The difference I see between a Game and a Sim is that the latter is a game that is more 'in depth' and offers more reality and deeper levels of complexity for the anorak, there are fewer anoraks out there (just as in F1 fans) than casual racers, and the 'fixed set up' might be the great equalizer for folks that don't wanna be bothered but it doesn't allow the enjoyment to be extracted to it's highest level for those of us that perform better with a given set up, I personally like to drive the car on it's nose and I'm a complete animal on the front brakes, and really, a lazy cars just doesn't do it for me, others might like to drift around every bend, looking and feeling like the hero though it's not the fastest way to drive, but if they like it, allow it to be done in the set up.

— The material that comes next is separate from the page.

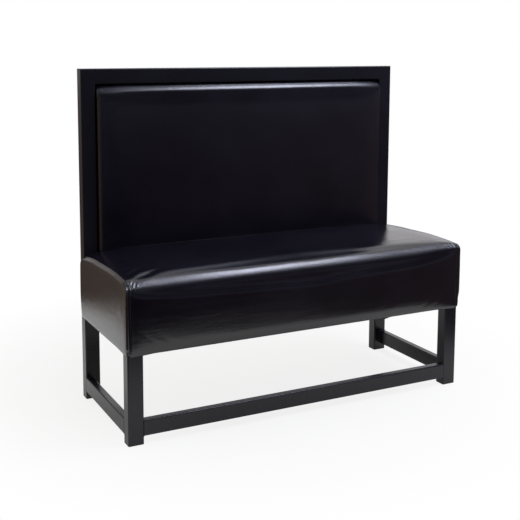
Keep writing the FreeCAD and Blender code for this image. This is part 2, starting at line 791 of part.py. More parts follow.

I remember years ago in the Hill Schumacher era, where someone was explaining... Damon likes a softer more compliant car, one that rides the kerb and is unruffeled when applying the throttle, and Michael likes a car that is stiffer, he likes to initiate a couple of degrees drift on entering the corner and he knows exactly how far it will go, were they to swap cars Michael might be a tenth or two shy of Damon's times and Damon would be a world away from Michael's times.

So back to the Fixed v Open question... what's wrong with a Open with Default settings.

As for the potential of 'cheats' well, that really is down to the devs to go a bit deeper and make sure that the laws of physics are not abused by their negligence.
 
Fixed Setup. But the best of both worlds would be both, which iRacing is good at. If AI Engineer is freely available to make setups for the cars often used in leagues, then I'll vote Open Setup.